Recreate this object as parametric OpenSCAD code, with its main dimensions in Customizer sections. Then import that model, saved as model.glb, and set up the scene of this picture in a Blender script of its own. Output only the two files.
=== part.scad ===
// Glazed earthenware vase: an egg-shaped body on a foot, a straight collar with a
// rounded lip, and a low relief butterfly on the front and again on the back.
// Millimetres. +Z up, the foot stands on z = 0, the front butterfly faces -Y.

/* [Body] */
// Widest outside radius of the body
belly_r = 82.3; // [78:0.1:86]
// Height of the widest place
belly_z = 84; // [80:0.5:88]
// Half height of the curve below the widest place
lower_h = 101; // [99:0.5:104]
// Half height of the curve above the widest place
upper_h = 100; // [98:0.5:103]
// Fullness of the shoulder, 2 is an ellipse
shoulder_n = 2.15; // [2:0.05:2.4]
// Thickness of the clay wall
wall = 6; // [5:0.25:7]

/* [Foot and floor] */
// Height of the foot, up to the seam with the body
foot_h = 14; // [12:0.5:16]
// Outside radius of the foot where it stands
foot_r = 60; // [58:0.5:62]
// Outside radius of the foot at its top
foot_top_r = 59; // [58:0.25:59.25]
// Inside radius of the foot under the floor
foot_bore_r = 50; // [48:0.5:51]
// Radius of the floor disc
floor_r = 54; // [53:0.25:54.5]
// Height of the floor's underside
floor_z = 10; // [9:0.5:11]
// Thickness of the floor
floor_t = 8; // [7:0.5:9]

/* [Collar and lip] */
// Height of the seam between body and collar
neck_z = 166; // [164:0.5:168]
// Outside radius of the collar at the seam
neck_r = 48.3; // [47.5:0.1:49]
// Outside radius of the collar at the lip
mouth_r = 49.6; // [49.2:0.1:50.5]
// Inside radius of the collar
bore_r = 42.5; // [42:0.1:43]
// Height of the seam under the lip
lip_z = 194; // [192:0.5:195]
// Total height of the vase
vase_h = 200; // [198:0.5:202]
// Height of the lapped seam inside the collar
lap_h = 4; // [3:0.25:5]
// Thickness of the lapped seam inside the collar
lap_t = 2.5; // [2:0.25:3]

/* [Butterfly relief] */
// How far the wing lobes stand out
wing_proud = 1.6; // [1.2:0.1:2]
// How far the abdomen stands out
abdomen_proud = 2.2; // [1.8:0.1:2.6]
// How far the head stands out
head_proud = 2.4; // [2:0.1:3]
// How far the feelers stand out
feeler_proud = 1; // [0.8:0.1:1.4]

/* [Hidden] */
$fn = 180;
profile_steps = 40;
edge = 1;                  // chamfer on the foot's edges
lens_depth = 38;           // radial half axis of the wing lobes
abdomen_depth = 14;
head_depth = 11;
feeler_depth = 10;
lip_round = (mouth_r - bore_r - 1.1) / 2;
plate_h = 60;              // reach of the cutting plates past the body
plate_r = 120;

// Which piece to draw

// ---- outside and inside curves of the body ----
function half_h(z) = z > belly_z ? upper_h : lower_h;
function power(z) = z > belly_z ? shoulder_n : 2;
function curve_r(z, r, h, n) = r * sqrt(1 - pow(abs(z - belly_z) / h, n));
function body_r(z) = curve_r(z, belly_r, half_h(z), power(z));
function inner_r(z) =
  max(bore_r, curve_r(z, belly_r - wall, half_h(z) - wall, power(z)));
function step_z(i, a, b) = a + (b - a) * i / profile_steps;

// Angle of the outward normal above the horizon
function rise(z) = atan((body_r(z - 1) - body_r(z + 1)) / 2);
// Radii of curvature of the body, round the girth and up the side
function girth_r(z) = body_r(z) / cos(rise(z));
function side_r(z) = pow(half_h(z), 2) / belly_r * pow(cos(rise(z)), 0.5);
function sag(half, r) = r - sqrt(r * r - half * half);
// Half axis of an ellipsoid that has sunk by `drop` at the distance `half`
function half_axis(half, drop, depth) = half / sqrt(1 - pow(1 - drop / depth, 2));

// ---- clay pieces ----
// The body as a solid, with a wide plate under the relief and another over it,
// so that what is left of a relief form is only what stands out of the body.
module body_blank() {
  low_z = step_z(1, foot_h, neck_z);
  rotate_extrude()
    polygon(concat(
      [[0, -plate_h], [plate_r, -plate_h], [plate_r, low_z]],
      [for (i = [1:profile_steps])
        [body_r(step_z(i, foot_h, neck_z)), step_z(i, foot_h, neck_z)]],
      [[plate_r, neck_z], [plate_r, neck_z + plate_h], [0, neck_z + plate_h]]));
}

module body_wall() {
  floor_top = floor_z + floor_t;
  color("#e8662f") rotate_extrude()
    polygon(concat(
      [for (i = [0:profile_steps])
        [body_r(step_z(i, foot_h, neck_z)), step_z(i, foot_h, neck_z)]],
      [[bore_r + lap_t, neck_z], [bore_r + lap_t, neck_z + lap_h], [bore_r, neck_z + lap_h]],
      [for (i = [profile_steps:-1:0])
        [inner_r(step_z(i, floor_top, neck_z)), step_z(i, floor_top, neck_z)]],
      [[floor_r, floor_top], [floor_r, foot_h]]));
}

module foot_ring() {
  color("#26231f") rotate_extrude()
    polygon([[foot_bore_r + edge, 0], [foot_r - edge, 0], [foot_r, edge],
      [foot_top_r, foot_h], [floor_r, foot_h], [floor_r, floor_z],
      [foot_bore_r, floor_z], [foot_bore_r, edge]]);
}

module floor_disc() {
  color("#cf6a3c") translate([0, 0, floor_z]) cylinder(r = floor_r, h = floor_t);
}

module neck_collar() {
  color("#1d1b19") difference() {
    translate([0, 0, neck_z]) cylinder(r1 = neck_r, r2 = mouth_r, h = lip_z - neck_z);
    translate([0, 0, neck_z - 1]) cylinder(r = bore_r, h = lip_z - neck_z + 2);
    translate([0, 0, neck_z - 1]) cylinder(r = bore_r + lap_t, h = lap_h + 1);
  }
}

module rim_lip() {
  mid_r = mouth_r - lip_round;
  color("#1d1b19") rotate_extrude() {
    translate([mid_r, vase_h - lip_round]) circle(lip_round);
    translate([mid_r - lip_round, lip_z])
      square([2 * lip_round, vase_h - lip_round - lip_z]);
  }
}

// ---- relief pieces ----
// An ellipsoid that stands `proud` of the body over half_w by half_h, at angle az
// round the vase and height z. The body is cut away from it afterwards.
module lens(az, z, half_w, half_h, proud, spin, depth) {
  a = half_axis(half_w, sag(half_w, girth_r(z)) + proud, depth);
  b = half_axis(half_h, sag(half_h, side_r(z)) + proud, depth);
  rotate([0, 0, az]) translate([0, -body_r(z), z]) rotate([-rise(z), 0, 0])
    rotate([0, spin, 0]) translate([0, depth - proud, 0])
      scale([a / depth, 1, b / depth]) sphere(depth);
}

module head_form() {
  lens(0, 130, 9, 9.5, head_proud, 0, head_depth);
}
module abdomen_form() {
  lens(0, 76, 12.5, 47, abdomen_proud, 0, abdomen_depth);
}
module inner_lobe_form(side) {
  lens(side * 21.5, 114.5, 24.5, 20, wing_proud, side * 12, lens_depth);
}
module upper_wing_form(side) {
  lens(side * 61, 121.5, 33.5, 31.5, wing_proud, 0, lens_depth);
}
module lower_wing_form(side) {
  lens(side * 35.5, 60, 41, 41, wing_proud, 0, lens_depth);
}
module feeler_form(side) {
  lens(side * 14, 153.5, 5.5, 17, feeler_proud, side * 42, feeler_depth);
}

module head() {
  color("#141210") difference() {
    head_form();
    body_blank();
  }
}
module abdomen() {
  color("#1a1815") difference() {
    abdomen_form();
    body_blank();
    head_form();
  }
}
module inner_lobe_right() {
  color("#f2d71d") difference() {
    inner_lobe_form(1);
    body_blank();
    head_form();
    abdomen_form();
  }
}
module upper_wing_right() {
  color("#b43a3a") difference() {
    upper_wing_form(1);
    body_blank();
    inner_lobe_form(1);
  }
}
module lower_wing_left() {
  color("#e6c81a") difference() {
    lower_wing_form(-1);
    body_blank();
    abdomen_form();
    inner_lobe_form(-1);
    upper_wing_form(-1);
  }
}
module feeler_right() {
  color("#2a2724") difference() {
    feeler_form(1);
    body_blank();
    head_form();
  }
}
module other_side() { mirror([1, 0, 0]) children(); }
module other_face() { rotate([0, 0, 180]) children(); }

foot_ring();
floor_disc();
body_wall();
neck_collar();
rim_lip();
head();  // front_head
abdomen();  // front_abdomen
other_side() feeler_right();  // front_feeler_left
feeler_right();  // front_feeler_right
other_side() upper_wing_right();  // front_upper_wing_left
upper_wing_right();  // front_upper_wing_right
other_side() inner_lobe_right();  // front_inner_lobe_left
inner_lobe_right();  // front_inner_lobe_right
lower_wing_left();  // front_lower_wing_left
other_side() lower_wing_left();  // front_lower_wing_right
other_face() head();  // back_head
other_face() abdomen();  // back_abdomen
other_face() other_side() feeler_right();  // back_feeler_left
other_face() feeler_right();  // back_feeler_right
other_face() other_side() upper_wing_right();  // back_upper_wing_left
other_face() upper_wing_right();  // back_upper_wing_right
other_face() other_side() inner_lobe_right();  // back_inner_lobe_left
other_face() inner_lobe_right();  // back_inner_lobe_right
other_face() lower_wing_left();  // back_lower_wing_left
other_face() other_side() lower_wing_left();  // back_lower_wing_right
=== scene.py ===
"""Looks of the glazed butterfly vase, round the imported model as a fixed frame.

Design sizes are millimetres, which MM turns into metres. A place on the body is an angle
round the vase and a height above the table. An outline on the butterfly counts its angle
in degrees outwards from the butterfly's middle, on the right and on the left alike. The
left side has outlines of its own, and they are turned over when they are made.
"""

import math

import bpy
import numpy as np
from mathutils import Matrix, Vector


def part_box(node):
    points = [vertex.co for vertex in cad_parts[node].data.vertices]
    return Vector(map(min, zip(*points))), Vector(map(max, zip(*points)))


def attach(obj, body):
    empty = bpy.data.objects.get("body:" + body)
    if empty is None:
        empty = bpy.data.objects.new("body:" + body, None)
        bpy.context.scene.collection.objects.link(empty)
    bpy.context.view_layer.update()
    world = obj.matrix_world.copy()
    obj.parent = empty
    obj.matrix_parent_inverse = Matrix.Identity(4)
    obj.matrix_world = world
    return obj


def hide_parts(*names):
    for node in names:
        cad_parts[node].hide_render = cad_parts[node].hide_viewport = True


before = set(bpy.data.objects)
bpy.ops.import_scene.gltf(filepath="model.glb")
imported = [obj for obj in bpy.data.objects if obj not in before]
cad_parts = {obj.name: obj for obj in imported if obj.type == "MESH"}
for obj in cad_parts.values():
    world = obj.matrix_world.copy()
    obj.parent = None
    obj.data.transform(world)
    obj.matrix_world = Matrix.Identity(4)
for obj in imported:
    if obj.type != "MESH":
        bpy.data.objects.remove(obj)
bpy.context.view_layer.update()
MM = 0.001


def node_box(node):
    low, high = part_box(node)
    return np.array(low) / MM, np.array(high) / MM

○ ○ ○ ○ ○

STATED GOAL
Exactly the lines from the one holding "foot_ring();" through the one holding "obj.matrix_parent_inverse = Matrix.Identity(4)" should be printed, ends included.

COMPLETE OUTPUT
foot_ring();
floor_disc();
body_wall();
neck_collar();
rim_lip();
head();  // front_head
abdomen();  // front_abdomen
other_side() feeler_right();  // front_feeler_left
feeler_right();  // front_feeler_right
other_side() upper_wing_right();  // front_upper_wing_left
upper_wing_right();  // front_upper_wing_right
other_side() inner_lobe_right();  // front_inner_lobe_left
inner_lobe_right();  // front_inner_lobe_right
lower_wing_left();  // front_lower_wing_left
other_side() lower_wing_left();  // front_lower_wing_right
other_face() head();  // back_head
other_face() abdomen();  // back_abdomen
other_face() other_side() feeler_right();  // back_feeler_left
other_face() feeler_right();  // back_feeler_right
other_face() other_side() upper_wing_right();  // back_upper_wing_left
other_face() upper_wing_right();  // back_upper_wing_right
other_face() other_side() inner_lobe_right();  // back_inner_lobe_left
other_face() inner_lobe_right();  // back_inner_lobe_right
other_face() lower_wing_left();  // back_lower_wing_left
other_face() other_side() lower_wing_left();  // back_lower_wing_right
=== scene.py ===
"""Looks of the glazed butterfly vase, round the imported model as a fixed frame.

Design sizes are millimetres, which MM turns into metres. A place on the body is an angle
round the vase and a height above the table. An outline on the butterfly counts its angle
in degrees outwards from the butterfly's middle, on the right and on the left alike. The
left side has outlines of its own, and they are turned over when they are made.
"""

import math

import bpy
import numpy as np
from mathutils import Matrix, Vector


def part_box(node):
    points = [vertex.co for vertex in cad_parts[node].data.vertices]
    return Vector(map(min, zip(*points))), Vector(map(max, zip(*points)))


def attach(obj, body):
    empty = bpy.data.objects.get("body:" + body)
    if empty is None:
        empty = bpy.data.objects.new("body:" + body, None)
        bpy.context.scene.collection.objects.link(empty)
    bpy.context.view_layer.update()
    world = obj.matrix_world.copy()
    obj.parent = empty
    obj.matrix_parent_inverse = Matrix.Identity(4)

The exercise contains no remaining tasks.